Wine and climate change are intimately linked. Indeed, global warming has many impacts that affect the Bordeaux vineyard and Château Cantenac Brown. The development of extreme events, rising temperatures, droughts are all elements to be taken into account in the vine management. Consequently, it is necessary to carry out adaptation actions in order to limit the effects of climate change on the wine. In the longer term, these actions guarantee the quality of the wines.
Wine and climate change: the facts
For several years now, climate change has been visible in the heart of the vineyards. For example, the harvest is getting earlier and earlier or our vines are being hit by climatic hazards that are more and more important and difficult to predict. These climatic hazards are difficult to predict and put a significant pressure on the vine management.
The phenomena of storms and climatic hazards are the most difficult to apprehend within a vineyard. Moreover, the difficulty in predicting them implies a continuous monitoring of the vineyard in order to take the necessary care of the vines.
How to adapt to climate change?
In the face of this climate change, we are conducting various initiatives. The inertia of climate change and the importance of time in the vineyard force us to undertake these initiatives today in order to achieve the expected results.
Adapting the vineyard’s grape varieties in the long term
To begin with, Château Cantenac Brown is mostly planted with Cabernet Sauvignon. This grape variety is adapted to the current climatic conditions. However, the adaptation of the vineyard’s grape varieties is the first long-term project we have to carry out. Indeed, the vine planted today will only be able to begin to integrate the great wine of Château Cantenac Brown in several decades.
As such, we favour the planting of Cabernet Franc and Sauvignon to the detriment of Merlot. These grape varieties thus allow a complete adaptation of our vineyard to the current climatic conditions. We are also considering the plantation of Petit Verdot in order to join our blend and adapt to the weather conditions and the imperatives of climate change.

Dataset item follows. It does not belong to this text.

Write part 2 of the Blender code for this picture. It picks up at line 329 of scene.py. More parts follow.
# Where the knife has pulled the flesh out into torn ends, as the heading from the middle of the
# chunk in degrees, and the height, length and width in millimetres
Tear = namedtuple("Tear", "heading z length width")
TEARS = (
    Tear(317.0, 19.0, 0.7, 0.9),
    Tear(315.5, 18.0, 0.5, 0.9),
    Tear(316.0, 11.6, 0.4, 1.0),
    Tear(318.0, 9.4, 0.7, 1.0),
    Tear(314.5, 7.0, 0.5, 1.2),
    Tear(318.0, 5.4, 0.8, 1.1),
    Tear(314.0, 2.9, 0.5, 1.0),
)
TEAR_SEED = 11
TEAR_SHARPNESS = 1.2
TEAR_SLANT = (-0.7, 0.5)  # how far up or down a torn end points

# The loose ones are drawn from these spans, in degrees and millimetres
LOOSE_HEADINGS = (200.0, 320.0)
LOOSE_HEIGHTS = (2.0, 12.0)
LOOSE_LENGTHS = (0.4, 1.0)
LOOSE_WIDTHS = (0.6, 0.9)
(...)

Moreover, when planting the vine, it is also necessary to ensure the most suitable exposure. This allows the vine to receive sufficient warmth and sunshine to ensure a good maturity. However, it is now crucial to take care of the shaded areas.

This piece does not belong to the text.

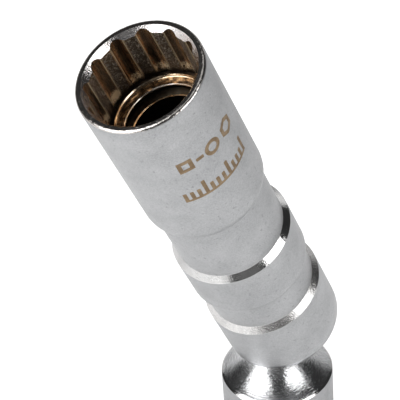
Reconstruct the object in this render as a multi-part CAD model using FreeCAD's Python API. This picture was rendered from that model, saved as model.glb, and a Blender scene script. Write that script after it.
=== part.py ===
import FreeCAD, Part
import math
import os

from FreeCAD import Matrix, Vector

# Swivelling spark plug socket for a 14 mm plug, all sizes in mm and degrees.
# It stands on the flat end of its drive end, whose axis is +Z. The long socket leans to -X
# at the stop of the joint. The origin is the middle of the flat end, on the ground.
# Sizes along the socket are measured from its mouth face, sizes along the drive end from the
# middle of the ball.

# Pose of the joint
ball_height = 40.0
lean_total = 22.4

# Outside of the socket
socket_radius = 9.5
neck_radius = 8.6
socket_length = 69.9
cup_reach = 6.4
ball_depth = socket_length - cup_reach
rim_round = 0.3
head_arc_start = 26.3
head_arc_radius = 3.0
land_arc_start = 48.8
land_arc_radius = 1.5
band_one_start = 39.7
band_two_start = 55.7
end_round = 2.5

# Twelve-point opening
point_count = 12
land_radius = 7.8
flute_floor_radius = 8.3
flute_round = 1.38
lead_in_radius = 8.57
lead_in_depth = 0.9
broach_depth = 10.15
flute_clock = -157.05

# Magnet seat and insulator bore
seat_radius = 7.3
seat_floor = 13.0
seat_chamfer = 0.15
insulator_radius = 5.75
insulator_chamfer = 0.2
drill_point_half_angle = 59.0

# Magnet stack
press_clearance = 0.01
washer_front = 11.0
washer_thickness = 0.5
washer_width = 1.1
washer_inner_radius = seat_radius - washer_width
washer_bevel = 0.12
magnet_wall = 0.95
magnet_inner_radius = seat_radius - magnet_wall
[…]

Carry out eco-responsible actions
In addition to actions within the vineyard, it is also crucial to carry eco-responsible initiatives. Our new raw earth cellar is, thus, a particularly evocative and in every way exemplary example. First of all, as Philippe Madec points out, the use of raw earth and existing buildings reduces the impact of this construction on the environment. In addition, this new winery is designed to limit its energy needs. Whether through a climatic well or a shaded hall, this winery is built to adapt perfectly to the uses while limiting the impact on the environment.

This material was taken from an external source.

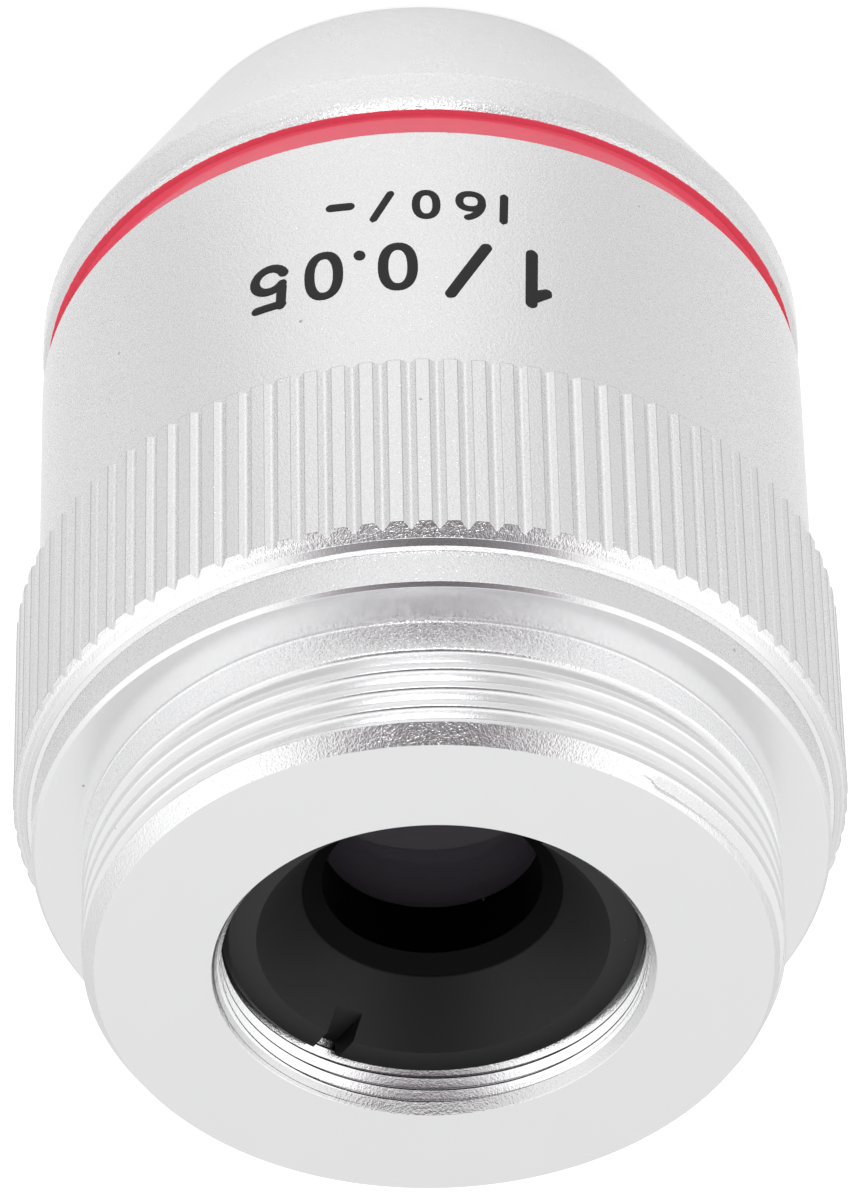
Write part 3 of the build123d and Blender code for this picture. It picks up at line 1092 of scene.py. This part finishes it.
class OBJECTIVE_OT_stage(Operator):
    """Set the floor, the lights and the camera"""

    bl_idname = "objective.stage"
    bl_label = "Stage"

    def execute(self, context):
        stage = settings().stage
        reach = 1.5
        mesh = bpy.data.meshes.new("floor")
        corners = [(-reach, -reach), (reach, -reach), (reach, reach), (-reach, reach)]
        mesh.from_pydata([(x, y, solids_low.z) for x, y in corners], [], [(0, 1, 2, 3)])
        mesh.materials.append(floor_material())
        floor = bpy.data.objects.new("floor", mesh)
        context.scene.collection.objects.link(floor)
        context.scene.world = studio_world()
        middle = (0, 0, (solids_low.z + solids_high.z) / 2)
        soft_lamp("front lamp", (10 * MM, -200 * MM, 0), middle, 90 * MM, 40 * MM, stage.lamp)
        view = bpy.data.cameras.new("camera")
        view.lens = stage.lens
        view.clip_start = 0.01
        view.clip_end = 10
        camera = bpy.data.objects.new("camera", view)
        tilt = Matrix.Rotation(math.pi / 2 - stage.view_down, 4, "X")
        roll = Matrix.Rotation(stage.view_roll, 4, "Z")
        camera.matrix_world = Matrix.Translation((0, -stage.camera_back, stage.camera_up)) @ tilt @ roll
        context.scene.collection.objects.link(camera)
        context.scene.camera = camera
        context.scene.view_settings.view_transform = "Standard"
        return {"FINISHED"}


class OBJECTIVE_PT_panel(Panel):
    """Lists the pieces and their sizes"""

    bl_label = "Objective"
    bl_idname = "OBJECTIVE_PT_panel"
    bl_space_type = "VIEW_3D"
    bl_region_type = "UI"
    bl_category = "Objective"

    def draw(self, context):
        for group in ("mount", "sleeve", "nose", "figures", "finish", "stage"):
            box = self.layout.box()
            part = getattr(settings(), group)
            for field in part.__annotations__:
                box.prop(part, field)
        for operator in operators:
            self.layout.operator(operator.bl_idname)


operators = (
    OBJECTIVE_OT_inner_pieces,
    OBJECTIVE_OT_mounting_end,
    OBJECTIVE_OT_knurled_sleeve,
    OBJECTIVE_OT_nose,
    OBJECTIVE_OT_colour_band,
    OBJECTIVE_OT_lens,
    OBJECTIVE_OT_figures,
    OBJECTIVE_OT_stage,
)
classes = (
    ObjectiveMount,
    ObjectiveSleeve,
    ObjectiveNose,
    ObjectiveFigures,
    ObjectiveFinish,
    ObjectiveStage,
    ObjectiveSettings,
    *operators,
    OBJECTIVE_PT_panel,
)


def register():
    """Adds the classes and the scene's settings."""
    for item in classes:
        bpy.utils.register_class(item)
    bpy.types.Scene.objective = PointerProperty(type=ObjectiveSettings)


def unregister():
    """Takes them away again."""
    del bpy.types.Scene.objective
    for item in reversed(classes):
        bpy.utils.unregister_class(item)


def main():
    """Builds every piece and the stage."""
    register()
    bpy.ops.objective.inner_pieces()
    bpy.ops.objective.mounting_end()
    bpy.ops.objective.knurled_sleeve()
    bpy.ops.objective.nose()
    bpy.ops.objective.colour_band()
    bpy.ops.objective.lens()
    bpy.ops.objective.figures()
    bpy.ops.objective.stage()


if __name__ == "__main__":
    main()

On the other hand, the preservation of bio-diversity is crucial. In this sense, Château Cantenac Brown benefits from a park planted with trees that allows the preservation of certain tree species but also offers a refuge for the local fauna. The presence of sheep and lamb in the park of the Château also helps stimulating the local ecosystem.
Adapting vine management in the short term
If the vineyard’s planting is dependent on the long time of the vine, we can adapt the vine’s management in order to mitigate the impact of climate change. The latter allows a rapid adaptation to climatic hazards and weather conditions. For example, in case of strong heat, it is possible to thin out the leaves less on the vine. The foliar surface of the vine allows to create shadows and thus to protect the berries from too intense exposure to the sun.
In addition, it is also possible to adapt the rootstock in order to obtain individuals more resistant to intense weather conditions.
In other words, there are different technical solutions and initiatives that can reduce the impact of climate change on wine. These short-term technical changes are carried out in parallel with longer-term developments and actions to protect the environment.